* start INPUT *

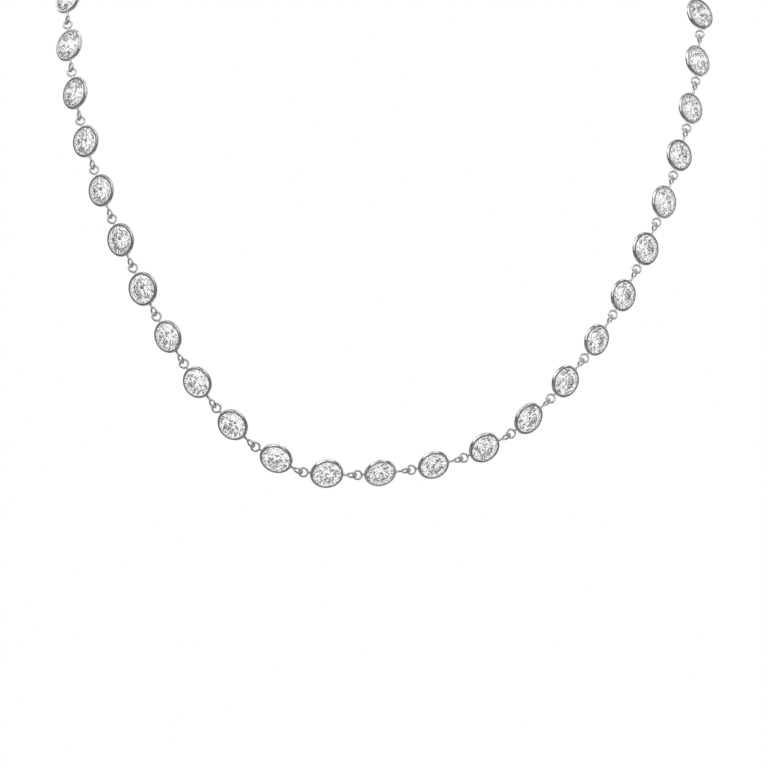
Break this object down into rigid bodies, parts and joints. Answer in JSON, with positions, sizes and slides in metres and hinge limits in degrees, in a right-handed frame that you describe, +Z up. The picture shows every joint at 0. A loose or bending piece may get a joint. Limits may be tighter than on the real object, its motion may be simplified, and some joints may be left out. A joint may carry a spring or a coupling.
{
  "type": "diamond station necklace",
  "caption": "Necklace of round brilliant-cut stones in cup bezels, joined by pairs of soldered interlocking eyes and closed by a spring ring, in the form that it has when worn.",
  "frame": {"origin": "the nape point, on the chain's centre line, where the necklace hangs on the back of the neck", "axes": "+X to the right of a viewer who faces the wearer, -Y towards that viewer, +Z up"},
  "size_m": [0.1378, 0.1076, 0.1151],
  "materials": {
    "white_gold": "high-polish rhodium-plated white gold",
    "diamond": "polished flat facets, colourless"
  },
  "bodies": {
    "root": {"setting_01": "white_gold", "setting_02": "white_gold", "setting_03": "white_gold", "setting_04": "white_gold", "setting_05": "white_gold", "setting_06": "white_gold", "setting_07": "white_gold", "setting_08": "white_gold", "setting_09": "white_gold", "setting_10": "white_gold", "setting_11": "white_gold", "setting_12": "white_gold", "setting_13": "white_gold", "setting_14": "white_gold", "setting_15": "white_gold", "setting_16": "white_gold", "setting_17": "white_gold", "setting_18": "white_gold", "setting_19": "white_gold", "setting_20": "white_gold", "setting_21": "white_gold", "setting_22": "white_gold", "setting_23": "white_gold", "setting_24": "white_gold", "setting_25": "white_gold", "setting_26": "white_gold", "setting_27": "white_gold", "setting_28": "white_gold", "setting_29": "white_gold", "setting_30": "white_gold", "setting_31": "white_gold", "setting_32": "white_gold", "setting_33": "white_gold", "setting_34": "white_gold", "setting_35": "white_gold", "setting_36": "white_gold", "setting_37": "white_gold", "setting_38": "white_gold", "setting_39": "white_gold", "setting_40": "white_gold", "setting_41": "white_gold", "stones": "diamond", "clasp": "white_gold", "catch_ring": "white_gold"}
  },
  "joints": []
}
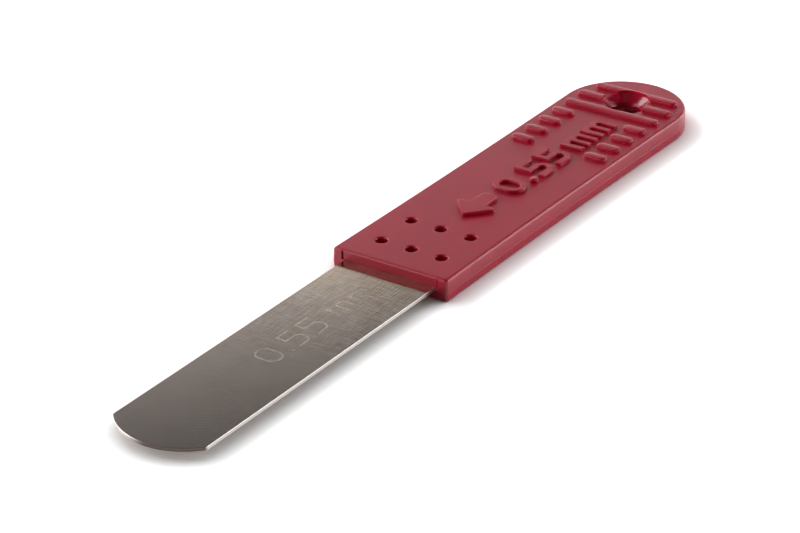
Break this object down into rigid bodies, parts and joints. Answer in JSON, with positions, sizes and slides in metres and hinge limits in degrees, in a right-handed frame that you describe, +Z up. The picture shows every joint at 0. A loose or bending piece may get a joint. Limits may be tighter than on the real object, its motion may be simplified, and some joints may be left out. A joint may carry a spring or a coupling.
{
  "type": "valve clearance gauge",
  "caption": "Steel feeler strip of fixed thickness with a round tip, moulded into a flat ribbed plastic handle with a hang hole.",
  "frame": {"origin": "centre of the outline's box, on the plane of the handle's flat underside", "axes": "+X along the gauge from the strip's tip to the handle's end, +Y across the handle, +Z up through the ribbed face"},
  "size_m": [0.124, 0.019, 0.0039],
  "materials": {
    "strip_steel": "satin rolled strip with polished edges",
    "handle_plastic": "fine-grained moulded plastic, dark red"
  },
  "bodies": {
    "root": {"blade": "strip_steel", "handle": "handle_plastic"}
  },
  "joints": []
}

* end INPUT *

Each line of the material above needs to be quoted exactly, please.

▶ **SOLUTION FOR THIS TASK**
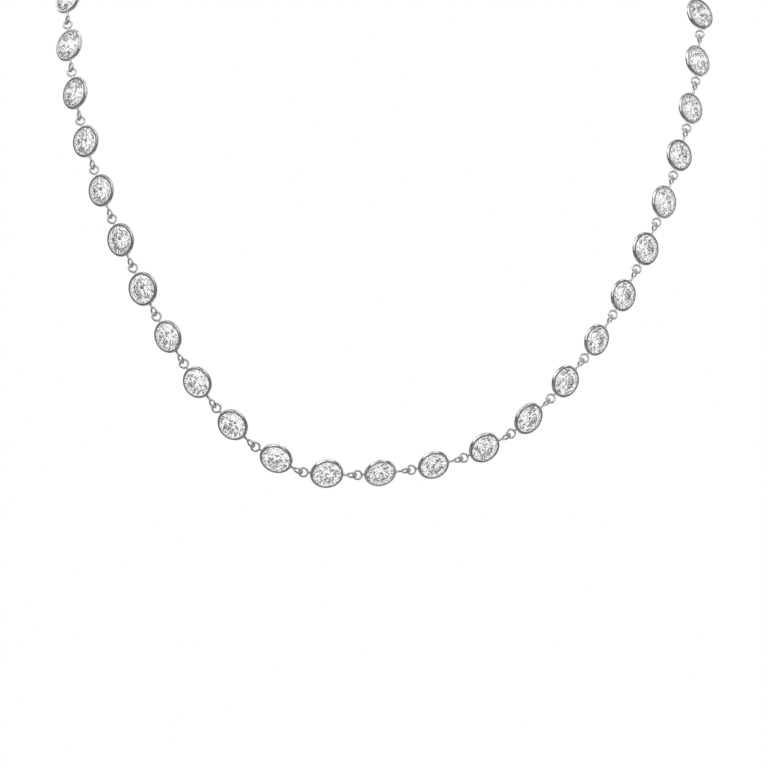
Break this object down into rigid bodies, parts and joints. Answer in JSON, with positions, sizes and slides in metres and hinge limits in degrees, in a right-handed frame that you describe, +Z up. The picture shows every joint at 0. A loose or bending piece may get a joint. Limits may be tighter than on the real object, its motion may be simplified, and some joints may be left out. A joint may carry a spring or a coupling.
{
  "type": "diamond station necklace",
  "caption": "Necklace of round brilliant-cut stones in cup bezels, joined by pairs of soldered interlocking eyes and closed by a spring ring, in the form that it has when worn.",
  "frame": {"origin": "the nape point, on the chain's centre line, where the necklace hangs on the back of the neck", "axes": "+X to the right of a viewer who faces the wearer, -Y towards that viewer, +Z up"},
  "size_m": [0.1378, 0.1076, 0.1151],
  "materials": {
    "white_gold": "high-polish rhodium-plated white gold",
    "diamond": "polished flat facets, colourless"
  },
  "bodies": {
    "root": {"setting_01": "white_gold", "setting_02": "white_gold", "setting_03": "white_gold", "setting_04": "white_gold", "setting_05": "white_gold", "setting_06": "white_gold", "setting_07": "white_gold", "setting_08": "white_gold", "setting_09": "white_gold", "setting_10": "white_gold", "setting_11": "white_gold", "setting_12": "white_gold", "setting_13": "white_gold", "setting_14": "white_gold", "setting_15": "white_gold", "setting_16": "white_gold", "setting_17": "white_gold", "setting_18": "white_gold", "setting_19": "white_gold", "setting_20": "white_gold", "setting_21": "white_gold", "setting_22": "white_gold", "setting_23": "white_gold", "setting_24": "white_gold", "setting_25": "white_gold", "setting_26": "white_gold", "setting_27": "white_gold", "setting_28": "white_gold", "setting_29": "white_gold", "setting_30": "white_gold", "setting_31": "white_gold", "setting_32": "white_gold", "setting_33": "white_gold", "setting_34": "white_gold", "setting_35": "white_gold", "setting_36": "white_gold", "setting_37": "white_gold", "setting_38": "white_gold", "setting_39": "white_gold", "setting_40": "white_gold", "setting_41": "white_gold", "stones": "diamond", "clasp": "white_gold", "catch_ring": "white_gold"}
  },
  "joints": []
}
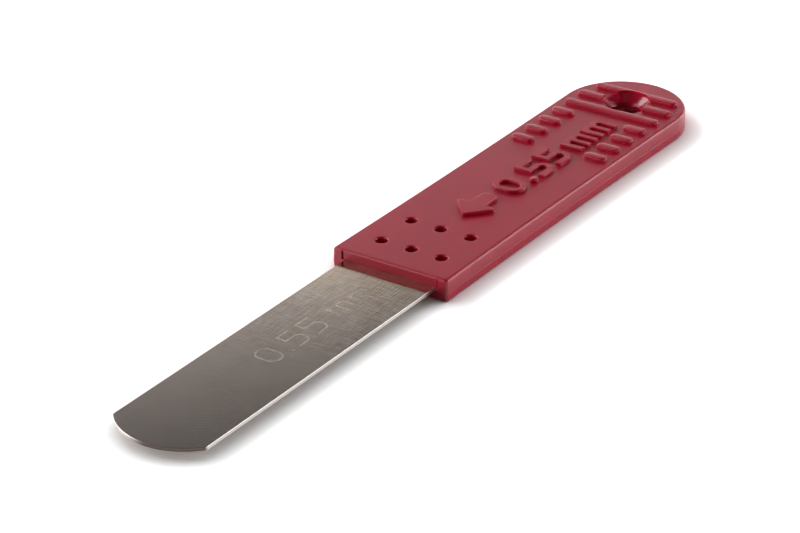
Break this object down into rigid bodies, parts and joints. Answer in JSON, with positions, sizes and slides in metres and hinge limits in degrees, in a right-handed frame that you describe, +Z up. The picture shows every joint at 0. A loose or bending piece may get a joint. Limits may be tighter than on the real object, its motion may be simplified, and some joints may be left out. A joint may carry a spring or a coupling.
{
  "type": "valve clearance gauge",
  "caption": "Steel feeler strip of fixed thickness with a round tip, moulded into a flat ribbed plastic handle with a hang hole.",
  "frame": {"origin": "centre of the outline's box, on the plane of the handle's flat underside", "axes": "+X along the gauge from the strip's tip to the handle's end, +Y across the handle, +Z up through the ribbed face"},
  "size_m": [0.124, 0.019, 0.0039],
  "materials": {
    "strip_steel": "satin rolled strip with polished edges",
    "handle_plastic": "fine-grained moulded plastic, dark red"
  },
  "bodies": {
    "root": {"blade": "strip_steel", "handle": "handle_plastic"}
  },
  "joints": []
}